Raw data:
·····

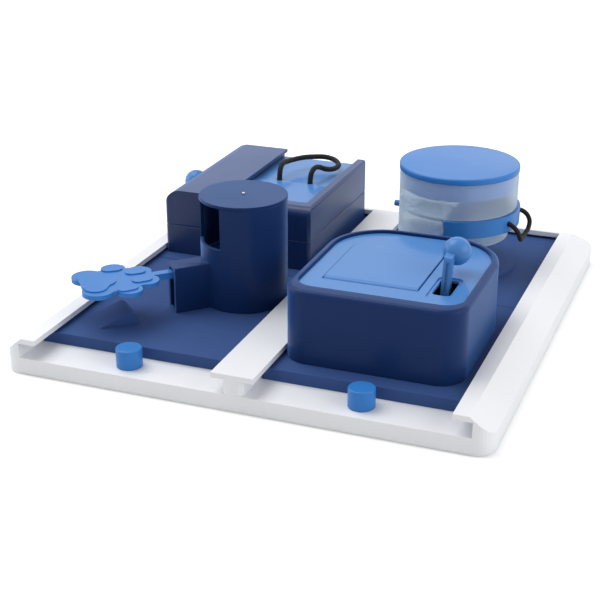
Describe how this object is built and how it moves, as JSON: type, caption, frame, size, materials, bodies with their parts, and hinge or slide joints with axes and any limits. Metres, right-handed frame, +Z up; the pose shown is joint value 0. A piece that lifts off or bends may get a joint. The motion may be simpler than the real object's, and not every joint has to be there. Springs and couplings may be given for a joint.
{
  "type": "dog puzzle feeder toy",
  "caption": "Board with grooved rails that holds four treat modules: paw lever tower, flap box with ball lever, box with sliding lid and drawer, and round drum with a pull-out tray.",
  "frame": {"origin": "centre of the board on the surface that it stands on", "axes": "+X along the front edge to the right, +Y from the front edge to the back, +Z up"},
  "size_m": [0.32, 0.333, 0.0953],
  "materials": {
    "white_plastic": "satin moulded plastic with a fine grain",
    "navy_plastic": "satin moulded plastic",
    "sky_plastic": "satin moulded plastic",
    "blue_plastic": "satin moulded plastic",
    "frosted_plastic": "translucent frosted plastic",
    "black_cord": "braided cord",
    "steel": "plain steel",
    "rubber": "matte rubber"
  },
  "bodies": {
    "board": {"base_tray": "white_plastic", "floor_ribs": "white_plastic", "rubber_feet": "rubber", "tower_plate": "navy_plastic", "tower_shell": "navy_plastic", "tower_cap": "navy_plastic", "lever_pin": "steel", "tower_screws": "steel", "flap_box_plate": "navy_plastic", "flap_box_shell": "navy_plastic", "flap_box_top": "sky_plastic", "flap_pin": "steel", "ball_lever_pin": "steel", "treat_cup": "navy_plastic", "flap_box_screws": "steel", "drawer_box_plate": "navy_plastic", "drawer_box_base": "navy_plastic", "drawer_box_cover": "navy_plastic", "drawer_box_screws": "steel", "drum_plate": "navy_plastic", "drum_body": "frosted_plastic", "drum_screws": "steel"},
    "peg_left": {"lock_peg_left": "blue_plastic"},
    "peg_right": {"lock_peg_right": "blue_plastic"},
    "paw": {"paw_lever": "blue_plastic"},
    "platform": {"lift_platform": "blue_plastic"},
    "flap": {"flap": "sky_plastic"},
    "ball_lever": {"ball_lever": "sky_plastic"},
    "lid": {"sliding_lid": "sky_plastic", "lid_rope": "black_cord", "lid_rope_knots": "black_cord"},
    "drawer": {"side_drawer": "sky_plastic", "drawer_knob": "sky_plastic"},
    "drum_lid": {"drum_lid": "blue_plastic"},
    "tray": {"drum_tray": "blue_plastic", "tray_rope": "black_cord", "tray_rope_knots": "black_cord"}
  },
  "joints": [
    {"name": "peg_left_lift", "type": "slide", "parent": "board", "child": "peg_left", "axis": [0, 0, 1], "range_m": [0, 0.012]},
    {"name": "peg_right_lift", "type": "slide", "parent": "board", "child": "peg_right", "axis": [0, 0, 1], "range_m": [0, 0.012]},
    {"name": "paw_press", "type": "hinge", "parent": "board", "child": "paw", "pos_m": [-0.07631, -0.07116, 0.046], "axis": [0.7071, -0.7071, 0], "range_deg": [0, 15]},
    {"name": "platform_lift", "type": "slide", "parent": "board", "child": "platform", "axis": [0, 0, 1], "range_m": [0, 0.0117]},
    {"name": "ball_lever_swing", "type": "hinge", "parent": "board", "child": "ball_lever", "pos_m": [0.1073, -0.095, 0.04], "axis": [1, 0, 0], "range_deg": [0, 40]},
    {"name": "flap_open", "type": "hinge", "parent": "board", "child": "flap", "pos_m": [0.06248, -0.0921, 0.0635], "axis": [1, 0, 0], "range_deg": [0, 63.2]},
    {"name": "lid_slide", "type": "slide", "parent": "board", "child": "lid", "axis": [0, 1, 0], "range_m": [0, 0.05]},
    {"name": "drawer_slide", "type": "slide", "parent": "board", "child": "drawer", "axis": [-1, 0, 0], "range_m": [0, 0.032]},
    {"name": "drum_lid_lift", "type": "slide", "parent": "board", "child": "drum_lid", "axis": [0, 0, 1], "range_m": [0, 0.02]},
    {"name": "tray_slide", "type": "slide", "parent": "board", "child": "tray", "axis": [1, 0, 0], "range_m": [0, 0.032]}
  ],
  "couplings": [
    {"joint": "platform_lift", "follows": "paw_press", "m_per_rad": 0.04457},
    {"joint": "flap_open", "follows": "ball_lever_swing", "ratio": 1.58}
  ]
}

·····

Using the listing above, reproduce each line without omission.

Output for this task:
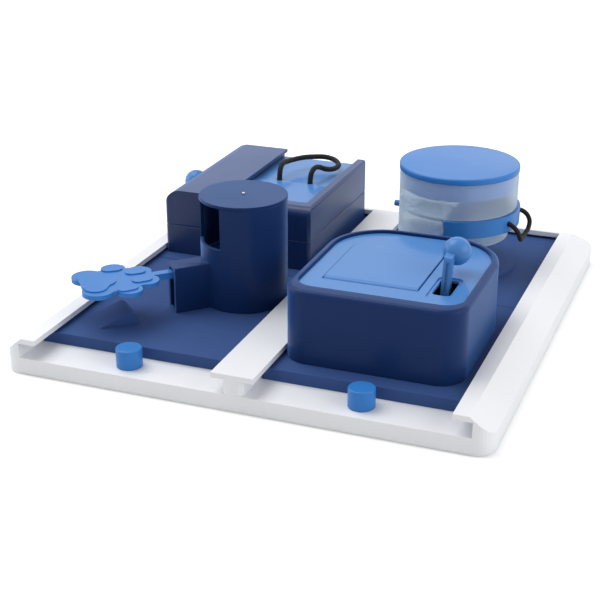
Describe how this object is built and how it moves, as JSON: type, caption, frame, size, materials, bodies with their parts, and hinge or slide joints with axes and any limits. Metres, right-handed frame, +Z up; the pose shown is joint value 0. A piece that lifts off or bends may get a joint. The motion may be simpler than the real object's, and not every joint has to be there. Springs and couplings may be given for a joint.
{
  "type": "dog puzzle feeder toy",
  "caption": "Board with grooved rails that holds four treat modules: paw lever tower, flap box with ball lever, box with sliding lid and drawer, and round drum with a pull-out tray.",
  "frame": {"origin": "centre of the board on the surface that it stands on", "axes": "+X along the front edge to the right, +Y from the front edge to the back, +Z up"},
  "size_m": [0.32, 0.333, 0.0953],
  "materials": {
    "white_plastic": "satin moulded plastic with a fine grain",
    "navy_plastic": "satin moulded plastic",
    "sky_plastic": "satin moulded plastic",
    "blue_plastic": "satin moulded plastic",
    "frosted_plastic": "translucent frosted plastic",
    "black_cord": "braided cord",
    "steel": "plain steel",
    "rubber": "matte rubber"
  },
  "bodies": {
    "board": {"base_tray": "white_plastic", "floor_ribs": "white_plastic", "rubber_feet": "rubber", "tower_plate": "navy_plastic", "tower_shell": "navy_plastic", "tower_cap": "navy_plastic", "lever_pin": "steel", "tower_screws": "steel", "flap_box_plate": "navy_plastic", "flap_box_shell": "navy_plastic", "flap_box_top": "sky_plastic", "flap_pin": "steel", "ball_lever_pin": "steel", "treat_cup": "navy_plastic", "flap_box_screws": "steel", "drawer_box_plate": "navy_plastic", "drawer_box_base": "navy_plastic", "drawer_box_cover": "navy_plastic", "drawer_box_screws": "steel", "drum_plate": "navy_plastic", "drum_body": "frosted_plastic", "drum_screws": "steel"},
    "peg_left": {"lock_peg_left": "blue_plastic"},
    "peg_right": {"lock_peg_right": "blue_plastic"},
    "paw": {"paw_lever": "blue_plastic"},
    "platform": {"lift_platform": "blue_plastic"},
    "flap": {"flap": "sky_plastic"},
    "ball_lever": {"ball_lever": "sky_plastic"},
    "lid": {"sliding_lid": "sky_plastic", "lid_rope": "black_cord", "lid_rope_knots": "black_cord"},
    "drawer": {"side_drawer": "sky_plastic", "drawer_knob": "sky_plastic"},
    "drum_lid": {"drum_lid": "blue_plastic"},
    "tray": {"drum_tray": "blue_plastic", "tray_rope": "black_cord", "tray_rope_knots": "black_cord"}
  },
  "joints": [
    {"name": "peg_left_lift", "type": "slide", "parent": "board", "child": "peg_left", "axis": [0, 0, 1], "range_m": [0, 0.012]},
    {"name": "peg_right_lift", "type": "slide", "parent": "board", "child": "peg_right", "axis": [0, 0, 1], "range_m": [0, 0.012]},
    {"name": "paw_press", "type": "hinge", "parent": "board", "child": "paw", "pos_m": [-0.07631, -0.07116, 0.046], "axis": [0.7071, -0.7071, 0], "range_deg": [0, 15]},
    {"name": "platform_lift", "type": "slide", "parent": "board", "child": "platform", "axis": [0, 0, 1], "range_m": [0, 0.0117]},
    {"name": "ball_lever_swing", "type": "hinge", "parent": "board", "child": "ball_lever", "pos_m": [0.1073, -0.095, 0.04], "axis": [1, 0, 0], "range_deg": [0, 40]},
    {"name": "flap_open", "type": "hinge", "parent": "board", "child": "flap", "pos_m": [0.06248, -0.0921, 0.0635], "axis": [1, 0, 0], "range_deg": [0, 63.2]},
    {"name": "lid_slide", "type": "slide", "parent": "board", "child": "lid", "axis": [0, 1, 0], "range_m": [0, 0.05]},
    {"name": "drawer_slide", "type": "slide", "parent": "board", "child": "drawer", "axis": [-1, 0, 0], "range_m": [0, 0.032]},
    {"name": "drum_lid_lift", "type": "slide", "parent": "board", "child": "drum_lid", "axis": [0, 0, 1], "range_m": [0, 0.02]},
    {"name": "tray_slide", "type": "slide", "parent": "board", "child": "tray", "axis": [1, 0, 0], "range_m": [0, 0.032]}
  ],
  "couplings": [
    {"joint": "platform_lift", "follows": "paw_press", "m_per_rad": 0.04457},
    {"joint": "flap_open", "follows": "ball_lever_swing", "ratio": 1.58}
  ]
}